Obviously, all is far from well in the western NSW copper mining town of Cobar. It has just been announced that the town’s only remaining mine is to close, throwing several hundred local miners out of work. Apparently, though, it isn’t only the living who are troubled by the behaviour of mine management. According to a recent newspaper story question (A. Hoy, “Go and find another haunt, mining town tells its ghosts’, Sydney Morning Herald, 3 January 1998), it appears that the dead are no less troubled than the living by the eternal parsimony of the mine bosses and, more importantly still, seem determined to let their feelings be known. Here’s an excerpt from the Herald story:
The mining town of Cobar is so fed up with things that go bump in the night that a clairvoyant has been called in to try to persuade the resident ghosts to move on.
The town’s 70-year battle with disgruntled poltergeists is legend, especially at the Cobar Museum, built in 1910 as the administration building for the Great Cobar Copper Mine and co Smelter.

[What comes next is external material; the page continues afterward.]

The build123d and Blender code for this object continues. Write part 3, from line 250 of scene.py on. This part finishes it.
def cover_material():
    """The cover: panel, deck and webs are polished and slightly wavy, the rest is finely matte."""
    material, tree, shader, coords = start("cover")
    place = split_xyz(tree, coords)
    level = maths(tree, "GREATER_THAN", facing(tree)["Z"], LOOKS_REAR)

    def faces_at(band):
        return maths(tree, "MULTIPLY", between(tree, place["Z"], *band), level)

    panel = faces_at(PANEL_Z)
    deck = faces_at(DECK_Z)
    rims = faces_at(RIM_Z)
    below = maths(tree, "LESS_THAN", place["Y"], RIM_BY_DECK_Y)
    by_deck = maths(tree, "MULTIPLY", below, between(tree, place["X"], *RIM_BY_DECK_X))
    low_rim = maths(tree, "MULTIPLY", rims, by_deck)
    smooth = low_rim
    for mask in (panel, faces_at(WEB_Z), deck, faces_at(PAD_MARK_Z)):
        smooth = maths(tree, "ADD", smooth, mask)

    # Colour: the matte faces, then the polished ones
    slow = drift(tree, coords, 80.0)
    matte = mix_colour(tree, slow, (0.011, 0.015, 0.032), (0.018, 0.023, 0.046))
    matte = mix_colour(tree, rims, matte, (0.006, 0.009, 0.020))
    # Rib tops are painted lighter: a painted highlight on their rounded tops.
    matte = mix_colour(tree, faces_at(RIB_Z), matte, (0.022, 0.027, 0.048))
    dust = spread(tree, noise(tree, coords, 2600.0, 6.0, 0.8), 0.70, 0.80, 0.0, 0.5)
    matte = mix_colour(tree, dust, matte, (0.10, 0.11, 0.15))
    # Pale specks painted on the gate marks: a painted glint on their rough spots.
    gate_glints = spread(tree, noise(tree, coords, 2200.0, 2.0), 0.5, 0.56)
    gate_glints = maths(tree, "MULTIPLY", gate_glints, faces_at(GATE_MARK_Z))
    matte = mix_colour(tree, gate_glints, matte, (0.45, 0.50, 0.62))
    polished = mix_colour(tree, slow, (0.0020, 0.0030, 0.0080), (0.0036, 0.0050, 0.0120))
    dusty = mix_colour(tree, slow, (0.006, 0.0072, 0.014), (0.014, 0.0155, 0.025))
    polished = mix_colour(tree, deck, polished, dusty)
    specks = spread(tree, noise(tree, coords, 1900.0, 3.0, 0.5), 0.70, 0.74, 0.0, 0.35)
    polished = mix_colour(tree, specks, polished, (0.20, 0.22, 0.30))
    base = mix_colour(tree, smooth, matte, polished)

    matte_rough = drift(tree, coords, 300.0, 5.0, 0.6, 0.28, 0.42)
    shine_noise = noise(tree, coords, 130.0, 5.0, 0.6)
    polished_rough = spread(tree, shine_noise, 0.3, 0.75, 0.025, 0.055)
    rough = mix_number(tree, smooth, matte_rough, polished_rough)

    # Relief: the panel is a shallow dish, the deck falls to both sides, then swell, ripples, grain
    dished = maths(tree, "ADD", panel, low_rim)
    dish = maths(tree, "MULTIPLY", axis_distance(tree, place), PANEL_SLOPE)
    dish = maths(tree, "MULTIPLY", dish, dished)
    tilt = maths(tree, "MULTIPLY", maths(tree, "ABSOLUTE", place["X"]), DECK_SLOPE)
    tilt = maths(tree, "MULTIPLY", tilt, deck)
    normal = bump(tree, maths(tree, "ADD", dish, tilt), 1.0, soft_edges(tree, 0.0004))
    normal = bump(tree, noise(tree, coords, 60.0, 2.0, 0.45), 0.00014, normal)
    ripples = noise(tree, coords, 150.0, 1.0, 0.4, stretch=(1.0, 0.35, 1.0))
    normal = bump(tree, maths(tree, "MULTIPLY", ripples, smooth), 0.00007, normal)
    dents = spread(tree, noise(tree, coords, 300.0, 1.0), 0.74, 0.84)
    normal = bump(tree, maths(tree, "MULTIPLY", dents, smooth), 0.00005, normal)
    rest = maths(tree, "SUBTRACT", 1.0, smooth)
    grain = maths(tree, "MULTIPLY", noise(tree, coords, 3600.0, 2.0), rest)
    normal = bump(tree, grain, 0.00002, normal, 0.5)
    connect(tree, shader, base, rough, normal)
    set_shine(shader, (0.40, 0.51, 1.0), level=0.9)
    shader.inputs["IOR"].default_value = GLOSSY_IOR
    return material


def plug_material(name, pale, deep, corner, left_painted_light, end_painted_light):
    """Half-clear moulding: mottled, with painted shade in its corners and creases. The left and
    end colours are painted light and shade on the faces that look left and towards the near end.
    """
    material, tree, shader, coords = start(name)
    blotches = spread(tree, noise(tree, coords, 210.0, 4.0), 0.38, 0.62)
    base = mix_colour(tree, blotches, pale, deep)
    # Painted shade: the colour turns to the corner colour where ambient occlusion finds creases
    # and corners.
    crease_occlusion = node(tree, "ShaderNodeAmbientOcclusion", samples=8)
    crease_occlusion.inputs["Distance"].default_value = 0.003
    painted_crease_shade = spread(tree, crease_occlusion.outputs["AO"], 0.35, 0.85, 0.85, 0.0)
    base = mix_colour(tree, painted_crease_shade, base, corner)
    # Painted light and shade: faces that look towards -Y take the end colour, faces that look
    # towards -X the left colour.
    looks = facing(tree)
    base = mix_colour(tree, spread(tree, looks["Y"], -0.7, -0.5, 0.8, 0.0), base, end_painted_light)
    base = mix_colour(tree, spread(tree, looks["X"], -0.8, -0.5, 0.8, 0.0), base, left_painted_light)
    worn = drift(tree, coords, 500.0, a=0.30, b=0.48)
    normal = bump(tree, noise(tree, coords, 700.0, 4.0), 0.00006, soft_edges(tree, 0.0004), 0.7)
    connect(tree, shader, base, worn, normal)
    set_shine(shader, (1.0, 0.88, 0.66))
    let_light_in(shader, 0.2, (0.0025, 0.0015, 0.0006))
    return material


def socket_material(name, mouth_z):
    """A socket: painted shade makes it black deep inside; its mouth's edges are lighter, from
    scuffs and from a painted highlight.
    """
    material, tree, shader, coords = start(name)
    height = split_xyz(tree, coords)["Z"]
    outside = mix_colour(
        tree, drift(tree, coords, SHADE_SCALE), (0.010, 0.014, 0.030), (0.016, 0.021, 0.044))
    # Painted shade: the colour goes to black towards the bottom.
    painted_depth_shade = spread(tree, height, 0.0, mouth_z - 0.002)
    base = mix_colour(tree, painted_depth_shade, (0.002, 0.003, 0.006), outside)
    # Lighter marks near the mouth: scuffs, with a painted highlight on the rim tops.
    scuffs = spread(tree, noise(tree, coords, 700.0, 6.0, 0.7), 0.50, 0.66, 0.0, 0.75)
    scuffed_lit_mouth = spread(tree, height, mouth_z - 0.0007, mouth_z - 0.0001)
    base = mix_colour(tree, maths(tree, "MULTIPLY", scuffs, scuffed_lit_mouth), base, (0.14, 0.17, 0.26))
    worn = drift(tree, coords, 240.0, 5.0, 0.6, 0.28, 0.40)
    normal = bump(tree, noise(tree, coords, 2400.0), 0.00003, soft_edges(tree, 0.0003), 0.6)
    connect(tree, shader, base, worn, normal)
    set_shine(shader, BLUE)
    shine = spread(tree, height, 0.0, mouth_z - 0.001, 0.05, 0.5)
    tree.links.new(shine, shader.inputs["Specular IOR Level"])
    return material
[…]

The ghosts are not malicious, according to clairvoyant Mrs Sandra Norris. They are just protective of their patch and their routine, which involves hanging round the room that once served as the mine pay office, the scene of many a heated dispute with tight-fisted mining executives about hours worked. After 70 years, she says, they’re still waiting to be paid….
Believe in ghosts? “I just don’t know,” says Mr Jones, who has served as museum curator for the past four years. “But the spooky vibes around this place were enough to drive one of my predecessors out of town. You don’t just imagine these sort of things.”

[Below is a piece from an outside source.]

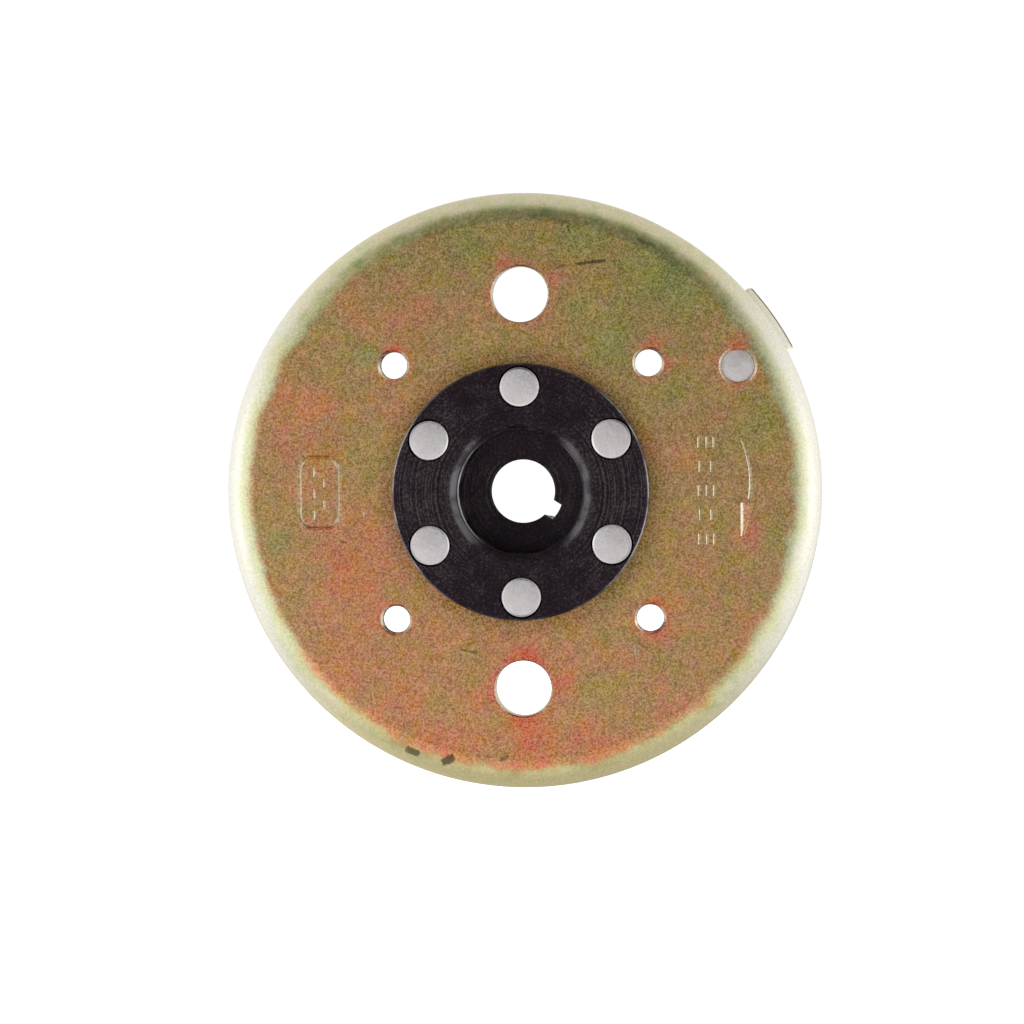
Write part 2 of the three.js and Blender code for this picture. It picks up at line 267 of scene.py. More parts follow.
def filleted(corners, closed=True):
    """Turns (radius, y, fillet) corners into (radius, y) points, with an arc at each fillet."""
    points = []
    count = len(corners)
    for index, (radius, y, fillet) in enumerate(corners):
        here = Vector((radius, y))
        is_end = not closed and index in (0, count - 1)
        if fillet == 0 or is_end:
            points.append((radius, y))
            continue
        back = (Vector(corners[index - 1][:2]) - here).normalized()
        ahead = (Vector(corners[(index + 1) % count][:2]) - here).normalized()
        half = back.angle(ahead) / 2
        centre = here + (back + ahead).normalized() * (fillet / math.sin(half))
        start = here + back * (fillet / math.tan(half)) - centre
        turn = math.pi - 2 * half
        if start.x * ahead.y - start.y * ahead.x < 0:
            turn = -turn
        steps = max(3, round(4 * fillet))
        for step in range(steps + 1):
            angle = turn * step / steps
            cosine, sine = math.cos(angle), math.sin(angle)
            x = centre.x + start.x * cosine - start.y * sine
            height = centre.y + start.x * sine + start.y * cosine
            points.append((x, height))
    return points


def add_object(name, points, faces):
    """A mesh object of points in millimetres, with all faces turned outwards."""
    mesh = bpy.data.meshes.new(name)
    mesh.from_pydata([Vector(point) * MM for point in points], [], faces)
    shape = bmesh.new()
    shape.from_mesh(mesh)
    bmesh.ops.remove_doubles(shape, verts=shape.verts, dist=MM * 1e-4)
    bmesh.ops.recalc_face_normals(shape, faces=shape.faces)
    shape.to_mesh(mesh)
    shape.free()
    made = bpy.data.objects.new(name, mesh)
    bpy.context.scene.collection.objects.link(made)
    return made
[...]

“Over the years there has been numerous anecdotal evidence that the museum is haunted. Clanking noises upstairs. Chilling draughts in the middle of summer. And classical, shadowy apparitions,”
Enough was enough, he decided. Enter the psychic Mrs Norris and what, she calls her “spirit guides” – formidable band of ghostbusters recommended to the council by local gallery operator Ms Gloria Jones,
Mrs Norris ranges the country exorcising troublesome spirits from their, earthly strongholds, “They are stuck here through fear of leaving for what they don’t know,” Mrs Norris said. “But their real work is on ‘the other side’, My spirit guides … lead them towards the welcoming heavenly light.”

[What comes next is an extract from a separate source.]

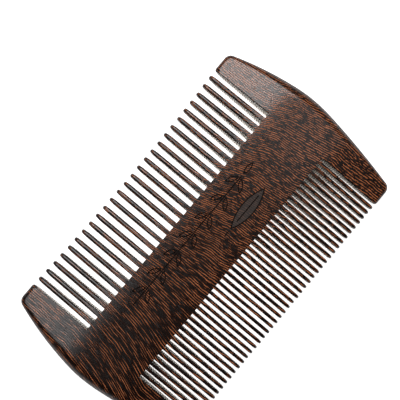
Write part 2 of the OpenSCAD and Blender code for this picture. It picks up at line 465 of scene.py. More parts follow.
def rim_path(fine_wall):
    """The rounded part of the outline as points, from the coarse wall to the fine wall."""
    points = []
    for side in (1, -1):
        part = []
        wall = COARSE_WALL if side > 0 else fine_wall
        tip_y = side * HALF_HEIGHT
        for k in range(INNER_CORNER_STEPS + 1):
            angle = math.radians(180 - 90 * k / INNER_CORNER_STEPS)
            part.append((
                wall + INNER_CORNER + INNER_CORNER * math.cos(angle),
                tip_y - side * (INNER_CORNER - INNER_CORNER * math.sin(angle)),
            ))
        x, y, _ = CORNER[side]
        last_angle = math.asin(abs(corner_start(side) - y) / OUTER_CORNER)
        for k in range(OUTER_CORNER_STEPS + 1):
            angle = math.pi / 2 + (last_angle - math.pi / 2) * k / OUTER_CORNER_STEPS
            part.append((
                x + OUTER_CORNER * math.cos(angle),
                y + side * OUTER_CORNER * math.sin(angle),
            ))
        points.append(part)
    top, bottom = corner_start(1), corner_start(-1)
    heights = [top + (bottom - top) * k / OUTLINE_STEPS for k in range(OUTLINE_STEPS + 1)]
    middle = [(outline_x(y), y) for y in heights]
    return np.array(points[0] + middle + points[1][::-1])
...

The museum housed droves of spirits, according to Mrs Norris’s visualisations. “Lots of minors, used as child labour in the mines, and farmers. I could see them going.” All of them? “There arestill a few that need moving on. I’ll do that one day when I’m there. “
Could it be that in our devotion to the documentary record we labour historians have overlooked yet another vital source of evidence on the great majority. Break out the Ouija boards!